Visual description: There are three photos here. The first is one of Lynn Johnson's collection on Mullins and is in black and white. Mullins stands in her athletic uniform and high tech racing prosthetics on a race track facing a woman holding a microphone and two men with tv cameras on their shoulders. This is a media interview at the 1996 Paralympics in Atlanta.

The second photo is the fashion art pic Kuppers analyzes and this is her thorough description: "The large colour photo presents Mullins sittting on the floor, her head in her hand in a defeated or melancholic position. She appears squeezed into the frame, contained by the photo’s borders. The colours of the image are brown and beige, earthy, taking up the blond of Mullins’ wild hair and echoed in the make-up. Mullins is wearing various stiff items of clothing, all of which extend out of the photo frame. The clothes are referenced in the accompanying text, in accordance with the generic conventions of fashion photography. The comprise of: a calico-coloured skirt skeleton reminiscent of whalebone crinoline underskirts (crinolin [sic] frame, for hire from Angels and Bermans) and a textured close-fitting top (suede T-Shirt by Alexander McQueen) to which shoulder ornaments are attached that look like wooden filigree Japanese or Spanish fans (wooden fan jacket, by Givenchy Haute Couture). She is also wearing artificial ‘mannequin’ lower legs (not referenced as ‘model’s own’ in the picture blurb, but extensively discussed in the Press).
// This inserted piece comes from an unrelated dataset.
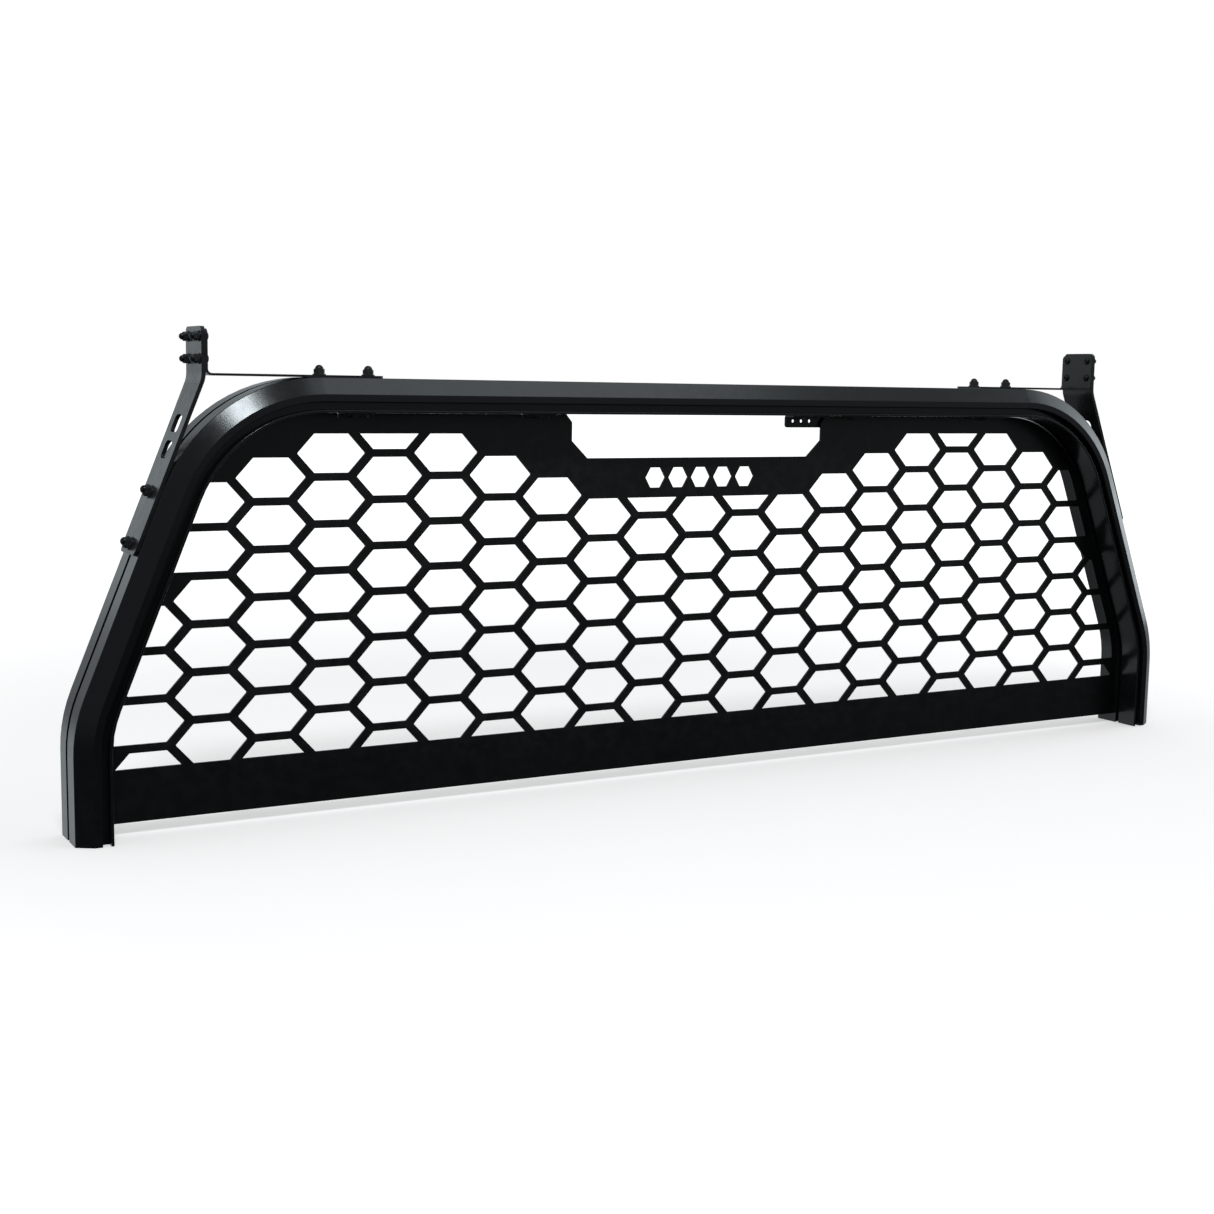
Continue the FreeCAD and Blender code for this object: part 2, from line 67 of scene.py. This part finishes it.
def remap(nt, fac, a, b, lo=0.0, hi=1.0):
    r = nt.nodes.new("ShaderNodeMapRange")
    r.inputs["From Min"].default_value = lo
    r.inputs["From Max"].default_value = hi
    r.inputs["To Min"].default_value = a
    r.inputs["To Max"].default_value = b
    nt.links.new(fac, r.inputs["Value"])
    return r.outputs["Result"]


def math_node(nt, op, a, b):
    n = nt.nodes.new("ShaderNodeMath")
    n.operation = op
    for i, v in enumerate((a, b)):
        if isinstance(v, (int, float)):
            n.inputs[i].default_value = v
        else:
            nt.links.new(v, n.inputs[i])
    return n.outputs[0]


def mix_col(nt, fac, a, b):
    n = nt.nodes.new("ShaderNodeMix")
    n.data_type = "RGBA"
    if isinstance(fac, (int, float)):
        n.inputs["Factor"].default_value = fac
    else:
        nt.links.new(fac, n.inputs["Factor"])
    for k, v in (("A", a), ("B", b)):
        s = [i for i in n.inputs if i.name == k and i.type == "RGBA"][0]
        if isinstance(v, tuple):
            s.default_value = (*v, 1.0)
        else:
            nt.links.new(v, s)
    return [o for o in n.outputs if o.type == "RGBA"][0]


def coat(name, base, light, rough, rough_var, grain_scale, grain_dist, peel_scale, peel_dist,
         speck=0.0, edge=0.35, edge_col=(0.10, 0.10, 0.105), spec=0.5):
    """Powder coat: fine grain and soft orange peel in the bump, faint cloudy change
    of tone and gloss, and a lighter, rougher line along the sharp convex edges."""
    m, nt, bsdf = new_mat(name)
    tc = nt.nodes.new("ShaderNodeTexCoord").outputs["Object"]
    cloud = noise(nt, tc, 9.0, 3.0, 0.55)
    mid = noise(nt, tc, 70.0, 3.0, 0.6)
    grain = noise(nt, tc, grain_scale, 2.0, 0.6)
    peel = noise(nt, tc, peel_scale, 1.0, 0.4)
    col = mix_col(nt, remap(nt, cloud, 0.0, 1.0, 0.2, 0.8), base, light)
    if speck:
        sp = remap(nt, grain, 0.0, speck, 0.56, 0.72)
        col = mix_col(nt, sp, col, (0.16, 0.16, 0.165))
    geo = nt.nodes.new("ShaderNodeNewGeometry")
    # lighter, rougher colour along the sharp convex edges, picked out by pointiness
    convex_edge_mask = remap(nt, geo.outputs["Pointiness"], 0.0, 1.0, 0.53, 0.62)
    convex_edge_mask = math_node(nt, "MULTIPLY", convex_edge_mask, remap(nt, mid, 0.2, 1.0, 0.42, 0.62))
    convex_edge_mask = math_node(nt, "MULTIPLY", convex_edge_mask, edge)
    col = mix_col(nt, convex_edge_mask, col, edge_col)
    nt.links.new(col, bsdf.inputs["Base Color"])
    r = remap(nt, mid, rough - rough_var, rough + rough_var, 0.3, 0.7)
    r2 = remap(nt, cloud, -rough_var * 0.6, rough_var * 0.6, 0.35, 0.65)
    r = math_node(nt, "ADD", r, r2)
    r = math_node(nt, "ADD", r, math_node(nt, "MULTIPLY", convex_edge_mask, 0.12))
    nt.links.new(r, bsdf.inputs["Roughness"])
    bsdf.inputs["Specular IOR Level"].default_value = spec
    b1 = nt.nodes.new("ShaderNodeBump")
    b1.inputs["Distance"].default_value = peel_dist
    b1.inputs["Strength"].default_value = 1.0
    nt.links.new(peel, b1.inputs["Height"])
    b2 = nt.nodes.new("ShaderNodeBump")
    b2.inputs["Distance"].default_value = grain_dist
    b2.inputs["Strength"].default_value = 1.0
    nt.links.new(grain, b2.inputs["Height"])
    nt.links.new(b1.outputs["Normal"], b2.inputs["Normal"])
    nt.links.new(b2.outputs["Normal"], bsdf.inputs["Normal"])
    return m


def plated(name):
    """Black oxide and zinc on fasteners: dark, a little metallic, oily mottling."""
    m, nt, bsdf = new_mat(name)
    tc = nt.nodes.new("ShaderNodeTexCoord").outputs["Object"]
    mott = noise(nt, tc, 260.0, 3.0, 0.6)
    fine = noise(nt, tc, 1500.0, 2.0, 0.5)
    geo = nt.nodes.new("ShaderNodeNewGeometry")
    # lighter colour along the sharp convex edges, picked out by pointiness
    convex_edge_mask = remap(nt, geo.outputs["Pointiness"], 0.0, 1.0, 0.52, 0.60)
    convex_edge_mask = math_node(nt, "MULTIPLY", convex_edge_mask, 0.45)
    col = mix_col(nt, remap(nt, mott, 0.0, 1.0, 0.35, 0.65), (0.010, 0.010, 0.0105), (0.020, 0.020, 0.021))
    col = mix_col(nt, convex_edge_mask, col, (0.17, 0.17, 0.175))
    nt.links.new(col, bsdf.inputs["Base Color"])
    bsdf.inputs["Metallic"].default_value = 0.55
    bsdf.inputs["Specular IOR Level"].default_value = 0.55
    nt.links.new(remap(nt, mott, 0.24, 0.38, 0.3, 0.7), bsdf.inputs["Roughness"])
    b = nt.nodes.new("ShaderNodeBump")
    b.inputs["Distance"].default_value = 0.00003
    nt.links.new(fine, b.inputs["Height"])
    nt.links.new(b.outputs["Normal"], bsdf.inputs["Normal"])
    return m


m_frame = coat("frame_coat", (0.0066, 0.0068, 0.0073), (0.0082, 0.0085, 0.0091), 0.20, 0.02,
               900.0, 0.000010, 320.0, 0.000025, edge=0.10)
m_screen = coat("screen_coat", (0.0030, 0.0030, 0.0031), (0.0040, 0.0040, 0.0041), 0.34, 0.03,
                1300.0, 0.000035, 420.0, 0.00003, speck=0.012, edge=0.10)
m_bracket = coat("bracket_coat", (0.0065, 0.0065, 0.0069), (0.0085, 0.0085, 0.0090), 0.27, 0.03,
                 1200.0, 0.00003, 380.0, 0.00003, speck=0.02, edge=0.12)
m_bolt = plated("black_plated")

mat_of = {"frame_powder_coat": m_frame, "screen_powder_coat": m_screen,
          "bracket_powder_coat": m_bracket, "black_fastener": m_bolt}
slot_of = {s["node"]: s["material_slot"] for s in frame["record"]["subparts"]}
for name, ob in nodes.items():
    ob.data.materials.clear()
    ob.data.materials.append(mat_of[slot_of[name]])

# ------------------------------------------------------------------ stage
# a plain pale studio floor; it takes the soft shadows and fades to white far out
fw = bpy.data.meshes.new("floor")
bm = bmesh.new()
ring = [bm.verts.new((0.0, 0.0, 0.0))]
steps = (0.5, 1.0, 2.0, 4.0, 8.0, 16.0, 32.0)
loops = []
for r in steps:
    loops.append([bm.verts.new((r * math.cos(2 * math.pi * i / 48), r * math.sin(2 * math.pi * i / 48), 0.0))
                  for i in range(48)])
for i in range(48):
    j = (i + 1) % 48
    bm.faces.new((ring[0], loops[0][i], loops[0][j]))
    for k in range(len(steps) - 1):
        bm.faces.new((loops[k][i], loops[k + 1][i], loops[k + 1][j], loops[k][j]))
bm.to_mesh(fw)
bm.free()
floor = bpy.data.objects.new("floor", fw)
sc.collection.objects.link(floor)
m, nt, bsdf = new_mat("floor_paper")
tc = nt.nodes.new("ShaderNodeTexCoord").outputs["Object"]
nt.links.new(mix_col(nt, noise(nt, tc, 3.0, 2.0), (0.95, 0.87, 0.85), (0.97, 0.89, 0.87)), bsdf.inputs["Base Color"])
bsdf.inputs["Roughness"].default_value = 0.9
bsdf.inputs["Specular IOR Level"].default_value = 0.1
ln = nt.nodes.new("ShaderNodeVectorMath")
ln.operation = "LENGTH"
nt.links.new(tc, ln.inputs[0])
bsdf.inputs["Emission Color"].default_value = (1, 1, 1, 1)
nt.links.new(remap(nt, ln.outputs["Value"], 0.41, 0.90, 1.0, 3.5), bsdf.inputs["Emission Strength"])
fw.materials.append(m)
floor.visible_glossy = False
floor.visible_diffuse = False

# ------------------------------------------------------------------ light
TINT = (0.90, 0.99, 1.03)          # slightly cool studio light
world = bpy.data.worlds.new("studio")
sc.world = world
world.use_nodes = True
wn = world.node_tree
wn.nodes.clear()
wout = wn.nodes.new("ShaderNodeOutputWorld")
bg = wn.nodes.new("ShaderNodeBackground")
wtc = wn.nodes.new("ShaderNodeTexCoord")
sep = wn.nodes.new("ShaderNodeSeparateXYZ")
wn.links.new(wtc.outputs["Generated"], sep.inputs[0])


def step(axis, lo, hi, a, b):
    r = wn.nodes.new("ShaderNodeMapRange")
    r.interpolation_type = "SMOOTHSTEP"
    for k, v in (("From Min", lo), ("From Max", hi), ("To Min", a), ("To Max", b)):
        r.inputs[k].default_value = v
    wn.links.new(sep.outputs[axis], r.inputs["Value"])
    return r.outputs["Result"]


# room glow: dim in front, brighter behind and to the right, with a pale band low at the back
front = math_node(wn, "MULTIPLY", step("Z", -0.12, 0.05, 0.0, 1.0), step("X", -0.2, 0.4, 0.13, 0.26))
glow = math_node(wn, "ADD", step("Y", -0.75, 0.25, 0.03, 0.25), front)
low = math_node(wn, "MULTIPLY", step("Z", -0.16, -0.04, 0.38, 0.0), step("Z", -0.50, -0.28, 0.0, 1.0))
low = math_node(wn, "MULTIPLY", low, step("Y", 0.2, 0.7, 0.0, 1.0))
glow = math_node(wn, "ADD", glow, low)
# the backdrop itself is white
lp = wn.nodes.new("ShaderNodeLightPath")
cam_ray = lp.outputs["Is Camera Ray"]
strength = math_node(wn, "MAXIMUM", glow, cam_ray)
wn.links.new(strength, bg.inputs["Strength"])
wn.links.new(mix_col(wn, cam_ray, TINT, (1.0, 1.0, 1.0)), bg.inputs["Color"])
wn.links.new(bg.outputs[0], wout.inputs["Surface"])


def softbox(name, target, direction, dist, sx, sy, radiance):
    d = Vector(direction).normalized()
    L = bpy.data.lights.new(name, "AREA")
    L.shape = "RECTANGLE"
    L.size, L.size_y = sx, sy
    L.energy = radiance * math.pi * sx * sy
    L.color = TINT
    o = bpy.data.objects.new(name, L)
    sc.collection.objects.link(o)
    o.location = Vector(target) + d * dist
    o.rotation_mode = "QUATERNION"
    o.rotation_quaternion = d.to_track_quat("Z", "Y")
    o.visible_camera = False
    return o


softbox("key", (-0.69, -0.035, 0.53), (-0.183, -0.570, 0.80), 3.2, 0.58, 0.58, 34.0)
softbox("top_fill", (-0.30, -0.035, 0.55), (0.43, -0.40, 0.81), 3.3, 1.5, 1.2, 1.35)
softbox("right_strip", (0.9, 0.0, 0.4), (0.90, 0.0, 0.42), 3.0, 1.9, 2.6, 1.15)
softbox("right_low", (0.87, 0.0, 0.30), (0.96, 0.28, 0.0), 3.0, 0.5, 0.45, 1.4)
softbox("post_card", (-0.75, 0.0, 0.55), (-0.24, 0.96, 0.09), 3.1, 1.5, 0.7, 0.42)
The legs look old and stained, and while one foot with coloured toenails is visible in the frame, the other reaches out to frame-left."

The final photo is Mullins running full-out on a beach with the ocean and blue sky behind her. She's heading down the beach away from the camera and appears to be wearing the exact black bra top and string bikini bottom she wears in the posed studio photo topping the SI article -- that much-discussed other photo.